The Department for Work and Pensions (DWP) is sending an important leaflet to all 11 million state pension recipients in the coming weeks. Many pensioners may be missing out on an extra £3,900 a year. State pension rates are rising by 4.1% in April, following the triple lock.
The DWP wants pensioners to check if they can get more money. Pensions minister Torsten Bell said in response to a question in Parliament:
“Over the coming weeks, as part of the annual state pension uprating exercise, around 11 million pensioners will receive a leaflet promoting Pension Credit along with their state pension uprating letter.”
Hundreds of thousands of households are not claiming Pension Credit, even though the Government has tried to get more people to apply. On average, each claim could mean an extra £3,900 a year.
Pension Credit tops up weekly income to £218.15 for single people and £332.95 for couples. Extra amounts can be added based on personal circumstances, like caring duties. People who get Pension Credit can also get other help from the Government, like a free TV licence if they are over 75, help with some costs, and the Winter Fuel Payment.

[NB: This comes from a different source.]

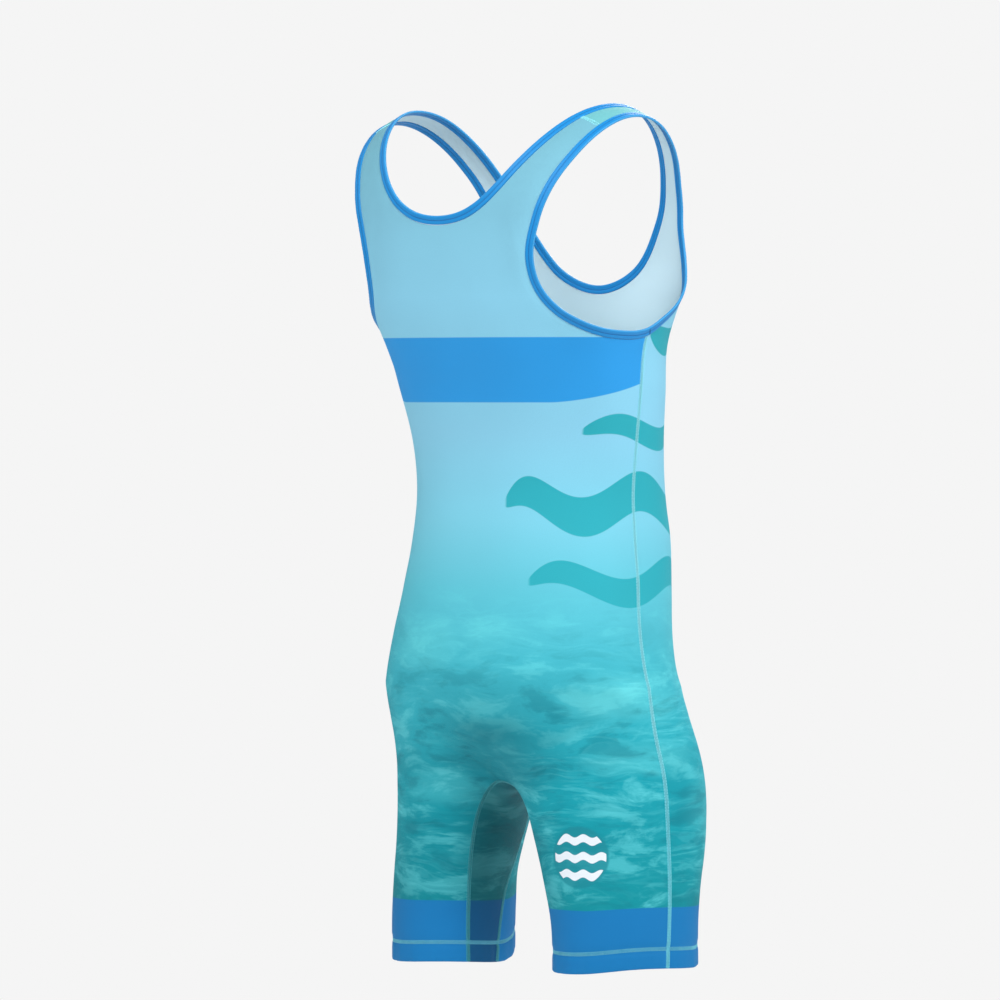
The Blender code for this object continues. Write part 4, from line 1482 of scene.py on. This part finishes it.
def seam_lines():
    """Each sewn line with how it goes on past its ends."""
    shoulder_back = np.array([seams["neck_back"][-1], seams["armhole_back"][-1]])
    shoulder_front = np.array([seams["neck_front"][-1], seams["armhole_front"][-1]])
    shoulder = onto_figure(evenly((shoulder_back + shoulder_front) / 2, SHOULDER_POINTS))
    return (
        ("side", evenly(seams["side"], SIDE_POINTS), OPEN),
        ("gusset_back", evenly(seams["gusset_back"], GUSSET_POINTS), UP_TO_MIDDLE),
        ("gusset_front", evenly(seams["gusset_front"], GUSSET_POINTS), UP_TO_MIDDLE),
        ("shoulder", shoulder, OPEN),
    )


for seam_name, line, ends in seam_lines():
    # Gusset seams get the thread darkened as painted shade.
    thread = shaded_gusset_thread if "gusset" in seam_name else seam_thread
    for side_name, turn in SIDES:
        name = f"{seam_name}_seam_{side_name}"
        threads(name + "_outside", cover_stitch(line * turn, SEAM_WIDTH, ends), thread)
        threads(name + "_inside", cover_paths(line * turn, SEAM_WIDTH, INSIDE, ends), thread)

# %% [markdown]
# ## Sewing the hems
# The turned-up hem is held by a cover stitch near its upper edge: two straight rows outside with cover
# threads between them, all round each leg.

# %% Hems
HEM_WIDTH = 0.0034
HEM_POINTS = 240


def hem_line(turn):
    """The stitch line round one leg, as a closed line on the figure."""
    angles = np.linspace(0, 2 * np.pi, HEM_POINTS, endpoint=False)
    heights = np.full(HEM_POINTS, HEM_STITCH_HEIGHT)
    across, along = (smooth_column(THIGH, name, heights) for name in ("across", "along"))
    origins = np.stack([across, along, heights], axis=1)
    directions = np.stack([np.cos(angles), np.sin(angles), np.zeros(HEM_POINTS)], axis=1)
    line = cast(origins, directions) * turn
    return np.concatenate([line, line[:1]])


for side_name, turn in SIDES:
    paths = cover_stitch(hem_line(turn), HEM_WIDTH, ROUND)
    threads(f"hem_stitch_{side_name}", paths, hem_thread)

# %% [markdown]
# ## Sewing the tape
# One row of stitches sinks into the groove of each tape. Where the ends of an armhole tape meet, at the side
# seam, three short bars of thread cross it.

# %% Tape stitches
TAPE_STITCH, TAPE_STITCH_LIFT, TAPE_THREAD = 0.0026, 0.00050, 0.00020
BAR_LIFT, BAR_THREAD, BAR_STEP = 0.00082, 0.00018, 0.0006
BAR_REACH = np.linspace(0.10, 0.90, 7)[:, None] * BINDING_WIDTH


def tape_stitches(tape):
    """One row of stitches along the tape's groove."""
    whole = np.concatenate([tape.line, tape.line[:1]])
    shift = tape.to_opening * (SEAM_GAP / 2 + GROOVE_ACROSS * (BINDING_WIDTH - SEAM_GAP / 2))
    paths = stitch_paths(whole, shift, TAPE_STITCH_LIFT, ROUND, TAPE_STITCH)
    threads(f"{tape.opening}_tape_stitch", paths, tape_thread, TAPE_THREAD)


def tape_join(tape):
    """Three short threads across the tape where its two ends meet."""
    along = round_line(tape.line)[:1]
    paths = []
    for k in (-1, 0, 1):
        sideways = tape.to_opening * np.cross(outward(tape.line[k][None]), along)
        places = onto_figure(tape.line[0] + sideways * BAR_REACH + along * BAR_STEP * k)
        paths.append(skin(places, BAR_LIFT))
    threads(f"{tape.opening}_tape_join", paths, tape_thread, BAR_THREAD)


for tape in TAPES:
    tape_stitches(tape)
    if tape.opening != "neck":
        tape_join(tape)

# %% [markdown]
# ## What was cut
# The tapes are narrow strips of the same knit, folded in two and sewn round the openings, so they are
# declared as pieces on the back.

# %% Cut sizes
FlatCut = namedtuple("FlatCut", "name flat area trims")
CUTS = (
    FlatCut("back_cloth", (0.40, 0.90), 0.27, [tape.opening + "_tape" for tape in TAPES]),
    FlatCut("front_cloth", (0.41, 0.90), 0.29, []),
    FlatCut("gusset_cloth", (0.10, 0.46), 0.030, []),
)
for cut in CUTS:
    print(cut.name, "was cut from", cut.flat, "m, with", cut.area, "square metres of its own")

# %% [markdown]
# ## The floor's finish
# A plain matte paper grey, so that nothing competes with the print.

# %% Floor finish
PAPER_GREY = (0.88, 0.88, 0.88, 1.0)
paper, _, paper_shader = new_material("floor_paper", roughness=0.9, specular=0.1)
paper_shader.inputs["Base Color"].default_value = PAPER_GREY
floor.data.materials.append(paper)
print("floor painted with", paper.name)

Pension Credit will go up by 1.7% in April, along with other benefit rates. This will raise the income top-up to £227.10 a week for single pensioners and £346.60 for couples. Mr.
DWP urges pensioners to claim benefits
Bell said the coming increases will mean “an increase in both cash and real terms” for those who can get Pension Credit. People who have reached state pension age and live in England, Scotland or Wales can apply for Pension Credit. They can start the application process up to four months before they reach state pension age.
The state pension will go up by 4.1% from April. The full new state pension will rise from £221.20 a week to £230.25 a week. The full basic state pension will go up from £169.50 a week to £176.45 a week.
To get the full new state pension, people usually need 35 years of National Insurance contributions. For the full basic amount, 30 years of contributions are needed. With public spending under pressure, many money experts think the current triple lock may need to change in the future.
Steven Cameron, pensions director at Aegon, has suggested a possible alternative:
“Rather than increases each year being the highest of earnings growth, inflation, or 2.5%, some smoothing could be introduced over time. Pensioners would receive an inflation increase as a minimum, and if over the previous three years wage growth has on average been higher than inflation, they’d get an extra uplift.”
He explained the reason for this idea, saying: “This avoids widely fluctuating outcomes at times when both inflation and earnings growth are unpredictable, smoothing things out but ensuring pensioners still share in sustained increases in the nation’s wealth.”